Das tue ich übrigens auch bei der Lektüre von „Homo Tapir“, und ja, ich lache gelegentlich ebenso herzhaft wie die Autorin selbst. Eine klare Leseempfehlung. Wer mehr wissen will, muss selbst lesen … oder reinhören. „Ich erzähle nicht gern über meine Bücher, aber ich lese mit Begeisterung daraus.“
Nächste Möglichkeit Regine Koth Afzelius zu hören:
16. Dezember, 19 Uhr
Café Heumarkt
Am Heumarkt 15
1030 Wien
“Der große Potlatch – vom Gebendürfen & Nehmenmüssen”
Es lesen: Regine Koth-Afzelius, Selma Heaney und Peter Hodina
Es singt: der Chor “Reginalis”
Erhältlich ist Homo Tapir, Verlag Edition Rösner, ISBN 978-3-9505711-6-5
in allen Buchhandlungen und online etwa auf www.thalia.at, www.morawa.at (Mit Leseprobe) und www.hugendubel.de.

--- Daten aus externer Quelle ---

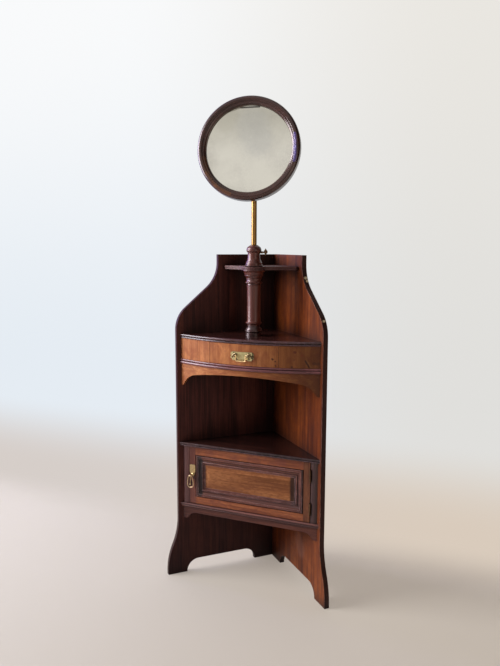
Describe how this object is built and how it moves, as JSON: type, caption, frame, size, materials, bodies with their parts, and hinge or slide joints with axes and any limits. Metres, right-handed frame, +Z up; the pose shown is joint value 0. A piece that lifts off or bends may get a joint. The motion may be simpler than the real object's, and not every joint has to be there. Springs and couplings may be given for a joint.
{
  "type": "corner shaving stand",
  "caption": "Three-sided corner stand with a bow-front drawer, a panelled cupboard and a round tilting mirror that slides up and down on a rod in a turned column.",
  "frame": {"origin": "floor level, under the middle of the whole stand's box", "axes": "+Z up, -Y out of the front, +X to the right when it is seen from the front"},
  "size_m": [0.5388, 0.3047, 1.4724],
  "materials": {
    "dark_mahogany": "dark old polish",
    "red_mahogany": "old polish",
    "honey_mahogany": "old polish",
    "inner_softwood": "unfinished",
    "old_brass": "aged",
    "polished_brass": "polished",
    "dark_bronze": "darkened",
    "steel": "dull",
    "silvered_glass": "old silvering"
  },
  "bodies": {
    "carcase": {"left_panel": "dark_mahogany", "right_panel": "red_mahogany", "corner_screws": "old_brass", "bow_shelf": "dark_mahogany", "frieze_left": "honey_mahogany", "frieze_right": "honey_mahogany", "drawer_board": "red_mahogany", "bow_apron": "honey_mahogany", "drawer_guide_left": "inner_softwood", "drawer_guide_right": "inner_softwood", "drawer_stop": "inner_softwood", "bracket_shelf": "red_mahogany", "column_shaft": "red_mahogany", "column_head": "red_mahogany", "rod_bush": "polished_brass", "screw_insert": "polished_brass", "lower_shelf": "dark_mahogany", "cupboard_post_left": "dark_mahogany", "cupboard_post_right": "dark_mahogany", "cupboard_floor": "dark_mahogany", "cupboard_apron": "dark_mahogany", "door_stop": "inner_softwood", "catch_plate": "old_brass", "post_hinge_leaves": "dark_bronze", "hinge_pins": "dark_bronze", "post_hinge_screws": "dark_bronze"},
    "drawer": {"drawer_front": "honey_mahogany", "drawer_side_left": "inner_softwood", "drawer_side_right": "inner_softwood", "drawer_back": "inner_softwood", "drawer_bottom": "inner_softwood", "drawer_plate": "old_brass", "drawer_posts": "old_brass", "handle_nuts": "old_brass"},
    "bail": {"drawer_bail": "old_brass"},
    "door": {"door_stile_left": "red_mahogany", "door_stile_right": "honey_mahogany", "door_rail_top": "honey_mahogany", "door_rail_bottom": "honey_mahogany", "door_panel": "honey_mahogany", "door_moulding": "red_mahogany", "door_hinge_leaves": "dark_bronze", "door_hinge_screws": "dark_bronze", "ball_catch": "old_brass", "drop_plate": "old_brass", "drop_post": "old_brass"},
    "loop": {"drop_loop": "old_brass"},
    "collar": {"rod_collar": "polished_brass"},
    "rod": {"mirror_rod": "polished_brass"},
    "mirror": {"mirror_frame": "dark_mahogany", "mirror_glass": "silvered_glass", "mirror_back": "inner_softwood", "back_brads": "steel", "mirror_bracket": "old_brass", "bracket_screws": "old_brass", "pivot_bolt": "old_brass", "pivot_nut": "old_brass"},
    "thumb": {"thumb_screw": "dark_bronze"}
  },
  "joints": [
    {"name": "drawer_slide", "type": "slide", "parent": "carcase", "child": "drawer", "axis": [0, -1, 0], "range_m": [0, 0.12]},
    {"name": "bail_swing", "type": "hinge", "parent": "drawer", "child": "bail", "pos_m": [0, -0.14835, 0.738], "axis": [-1, 0, 0], "range_deg": [-15, 100]},
    {"name": "door_swing", "type": "hinge", "parent": "carcase", "child": "door", "pos_m": [0.19842, -0.09288, 0.3335], "axis": [0, 0, 1], "range_deg": [0, 120]},
    {"name": "loop_swing", "type": "hinge", "parent": "door", "child": "loop", "pos_m": [-0.18772, -0.10789, 0.336], "axis": [-1, 0, 0], "range_deg": [-15, 100]},
    {"name": "rod_slide", "type": "slide", "parent": "carcase", "child": "collar", "axis": [0, 0, 1], "range_m": [-0.1, 0.13]},
    {"name": "rod_turn", "type": "hinge", "parent": "collar", "child": "rod", "pos_m": [0, -0.04636, 0.9], "axis": [0, 0, 1], "continuous": true},
    {"name": "mirror_tilt", "type": "hinge", "parent": "rod", "child": "mirror", "pos_m": [0, -0.04636, 1.317], "axis": [-0.9816, -0.1908, 0], "range_deg": [-15, 26]},
    {"name": "thumb_turn", "type": "hinge", "parent": "carcase", "child": "thumb", "pos_m": [0.02, -0.04636, 1.033], "axis": [1, 0, 0], "continuous": true}
  ]
}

Die Autorin lebt im Weinviertel, wo auch ihre Familie herstammt (Foto links oben) und liebt ihren täglichen Waldspaziergang ebenso wie allerlei Getier, das ihr dabei unterkommt. © Regine Koth Afzelius
Zur Autorin:
Aufgewachsen im Weinviertel bummelte Regine Koth Afzelius einen Teil ihres Lebens sonstwo, unter anderem in Aarhus, in Dänemark, wo sie auch Architektur studierte. Vor 17 Jahren zog sie wieder in ihre Heimat. Sie studierte an der Universität für angewandte Kunst Wien und arbeitet als Webdesignerin, bildende Künstlerin und Autorin.